Reproduce the listing below in its entirety. Change nothing.

-- Begin --

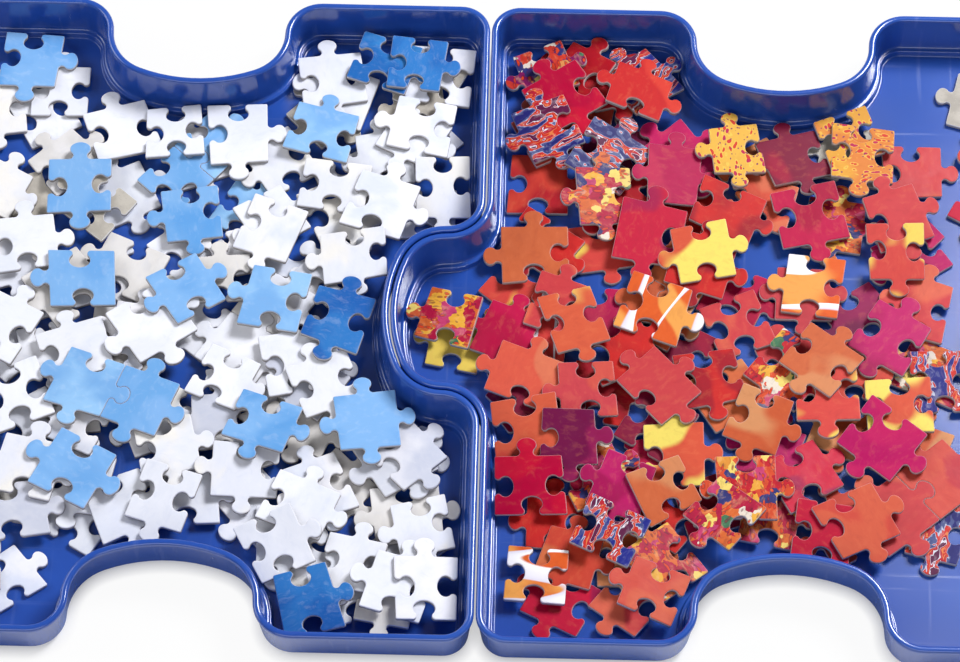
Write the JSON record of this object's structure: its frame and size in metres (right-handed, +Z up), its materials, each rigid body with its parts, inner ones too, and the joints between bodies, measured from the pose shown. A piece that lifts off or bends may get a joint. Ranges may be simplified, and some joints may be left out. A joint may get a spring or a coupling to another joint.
{
  "type": "jigsaw puzzle sorting tray set",
  "caption": "Puzzle-piece-shaped sorting trays whose tab and socket nest side by side, holding loose jigsaw pieces sorted by colour.",
  "frame": {"origin": "middle of the pair of trays, on the table", "axes": "+X along both trays towards the right one, +Y to the back, +Z up"},
  "size_m": [0.41, 0.225, 0.0185],
  "materials": {
    "tray_blue": "glossy moulded royal blue plastic",
    "piece_white": "printed paper laminated on board, satin",
    "piece_pale_grey": "printed paper laminated on board, satin",
    "piece_grey_back": "bare grey board, the back of a piece",
    "piece_light_blue": "printed paper laminated on board, satin",
    "piece_mid_blue": "printed paper laminated on board, satin",
    "piece_red": "printed paper laminated on board, satin",
    "piece_crimson": "printed paper laminated on board, satin",
    "piece_coral": "printed paper laminated on board, satin",
    "piece_orange": "printed paper laminated on board, satin",
    "piece_magenta": "printed paper laminated on board, satin",
    "piece_yellow": "printed paper laminated on board, satin",
    "piece_spotted": "printed paper laminated on board, satin",
    "piece_striped": "printed paper laminated on board, satin",
    "piece_mixed": "printed paper laminated on board, satin"
  },
  "bodies": {
    "left_case": {"left_tray": "tray_blue", "left_white_back_pieces": "piece_white", "left_white_middle_pieces": "piece_white", "left_white_front_pieces": "piece_white", "left_pale_grey_pieces": "piece_pale_grey", "left_grey_back_pieces": "piece_grey_back", "left_light_blue_pieces": "piece_light_blue", "left_mid_blue_pieces": "piece_mid_blue"},
    "right_case": {"right_tray": "tray_blue", "right_red_pieces": "piece_red", "right_crimson_pieces": "piece_crimson", "right_coral_pieces": "piece_coral", "right_orange_pieces": "piece_orange", "right_magenta_pieces": "piece_magenta", "right_yellow_pieces": "piece_yellow", "right_spotted_pieces": "piece_spotted", "right_striped_pieces": "piece_striped", "right_mixed_pieces": "piece_mixed", "right_white_pieces": "piece_white", "right_grey_back_pieces": "piece_grey_back"},
    "left_loose_back": {"left_loose_piece_back": "piece_light_blue"},
    "left_loose_front": {"left_loose_piece_front": "piece_light_blue"},
    "left_loose_corner": {"left_loose_piece_corner": "piece_white"},
    "right_loose_middle": {"right_loose_piece_middle": "piece_coral"},
    "right_loose_front": {"right_loose_piece_front": "piece_orange"},
    "right_loose_back": {"right_loose_piece_back": "piece_yellow"}
  },
  "joints": [
    {"name": "right_tray_lift", "type": "slide", "parent": "left_case", "child": "right_case", "axis": [0, 0, 1], "range_m": [0, 0.06]},
    {"name": "left_loose_piece_back_lift", "type": "slide", "parent": "left_case", "child": "left_loose_back", "axis": [0, 0, 1], "range_m": [0, 0.04]},
    {"name": "left_loose_piece_front_lift", "type": "slide", "parent": "left_case", "child": "left_loose_front", "axis": [0, 0, 1], "range_m": [0, 0.04]},
    {"name": "left_loose_piece_corner_lift", "type": "slide", "parent": "left_case", "child": "left_loose_corner", "axis": [0, 0, 1], "range_m": [0, 0.04]},
    {"name": "right_loose_piece_middle_lift", "type": "slide", "parent": "right_case", "child": "right_loose_middle", "axis": [0, 0, 1], "range_m": [0, 0.04]},
    {"name": "right_loose_piece_front_lift", "type": "slide", "parent": "right_case", "child": "right_loose_front", "axis": [0, 0, 1], "range_m": [0, 0.04]},
    {"name": "right_loose_piece_back_lift", "type": "slide", "parent": "right_case", "child": "right_loose_back", "axis": [0, 0, 1], "range_m": [0, 0.04]}
  ]
}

-- End --

▶ **Solution for this task**:
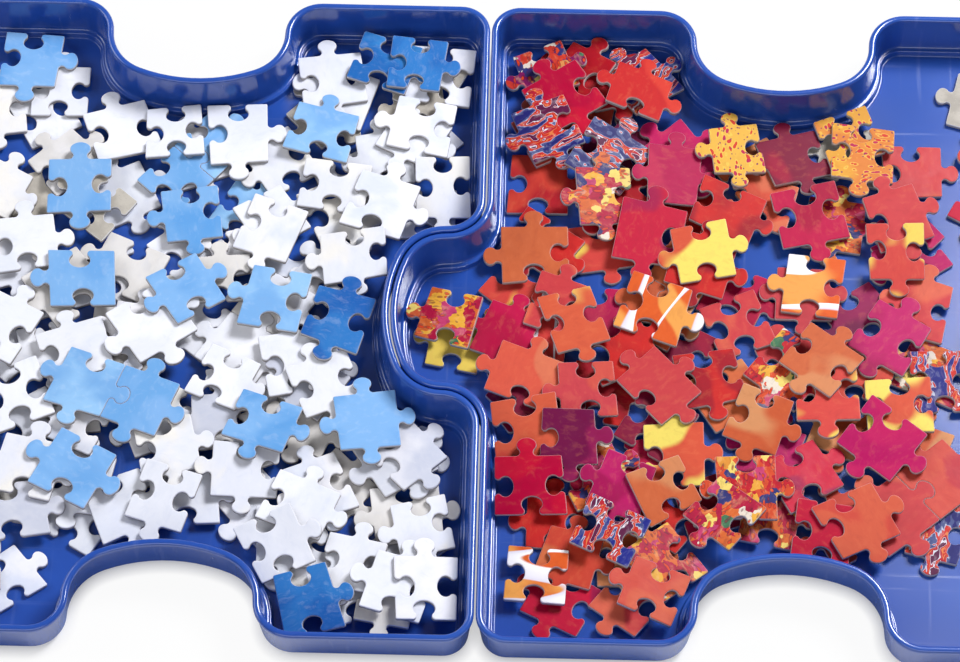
Write the JSON record of this object's structure: its frame and size in metres (right-handed, +Z up), its materials, each rigid body with its parts, inner ones too, and the joints between bodies, measured from the pose shown. A piece that lifts off or bends may get a joint. Ranges may be simplified, and some joints may be left out. A joint may get a spring or a coupling to another joint.
{
  "type": "jigsaw puzzle sorting tray set",
  "caption": "Puzzle-piece-shaped sorting trays whose tab and socket nest side by side, holding loose jigsaw pieces sorted by colour.",
  "frame": {"origin": "middle of the pair of trays, on the table", "axes": "+X along both trays towards the right one, +Y to the back, +Z up"},
  "size_m": [0.41, 0.225, 0.0185],
  "materials": {
    "tray_blue": "glossy moulded royal blue plastic",
    "piece_white": "printed paper laminated on board, satin",
    "piece_pale_grey": "printed paper laminated on board, satin",
    "piece_grey_back": "bare grey board, the back of a piece",
    "piece_light_blue": "printed paper laminated on board, satin",
    "piece_mid_blue": "printed paper laminated on board, satin",
    "piece_red": "printed paper laminated on board, satin",
    "piece_crimson": "printed paper laminated on board, satin",
    "piece_coral": "printed paper laminated on board, satin",
    "piece_orange": "printed paper laminated on board, satin",
    "piece_magenta": "printed paper laminated on board, satin",
    "piece_yellow": "printed paper laminated on board, satin",
    "piece_spotted": "printed paper laminated on board, satin",
    "piece_striped": "printed paper laminated on board, satin",
    "piece_mixed": "printed paper laminated on board, satin"
  },
  "bodies": {
    "left_case": {"left_tray": "tray_blue", "left_white_back_pieces": "piece_white", "left_white_middle_pieces": "piece_white", "left_white_front_pieces": "piece_white", "left_pale_grey_pieces": "piece_pale_grey", "left_grey_back_pieces": "piece_grey_back", "left_light_blue_pieces": "piece_light_blue", "left_mid_blue_pieces": "piece_mid_blue"},
    "right_case": {"right_tray": "tray_blue", "right_red_pieces": "piece_red", "right_crimson_pieces": "piece_crimson", "right_coral_pieces": "piece_coral", "right_orange_pieces": "piece_orange", "right_magenta_pieces": "piece_magenta", "right_yellow_pieces": "piece_yellow", "right_spotted_pieces": "piece_spotted", "right_striped_pieces": "piece_striped", "right_mixed_pieces": "piece_mixed", "right_white_pieces": "piece_white", "right_grey_back_pieces": "piece_grey_back"},
    "left_loose_back": {"left_loose_piece_back": "piece_light_blue"},
    "left_loose_front": {"left_loose_piece_front": "piece_light_blue"},
    "left_loose_corner": {"left_loose_piece_corner": "piece_white"},
    "right_loose_middle": {"right_loose_piece_middle": "piece_coral"},
    "right_loose_front": {"right_loose_piece_front": "piece_orange"},
    "right_loose_back": {"right_loose_piece_back": "piece_yellow"}
  },
  "joints": [
    {"name": "right_tray_lift", "type": "slide", "parent": "left_case", "child": "right_case", "axis": [0, 0, 1], "range_m": [0, 0.06]},
    {"name": "left_loose_piece_back_lift", "type": "slide", "parent": "left_case", "child": "left_loose_back", "axis": [0, 0, 1], "range_m": [0, 0.04]},
    {"name": "left_loose_piece_front_lift", "type": "slide", "parent": "left_case", "child": "left_loose_front", "axis": [0, 0, 1], "range_m": [0, 0.04]},
    {"name": "left_loose_piece_corner_lift", "type": "slide", "parent": "left_case", "child": "left_loose_corner", "axis": [0, 0, 1], "range_m": [0, 0.04]},
    {"name": "right_loose_piece_middle_lift", "type": "slide", "parent": "right_case", "child": "right_loose_middle", "axis": [0, 0, 1], "range_m": [0, 0.04]},
    {"name": "right_loose_piece_front_lift", "type": "slide", "parent": "right_case", "child": "right_loose_front", "axis": [0, 0, 1], "range_m": [0, 0.04]},
    {"name": "right_loose_piece_back_lift", "type": "slide", "parent": "right_case", "child": "right_loose_back", "axis": [0, 0, 1], "range_m": [0, 0.04]}
  ]
}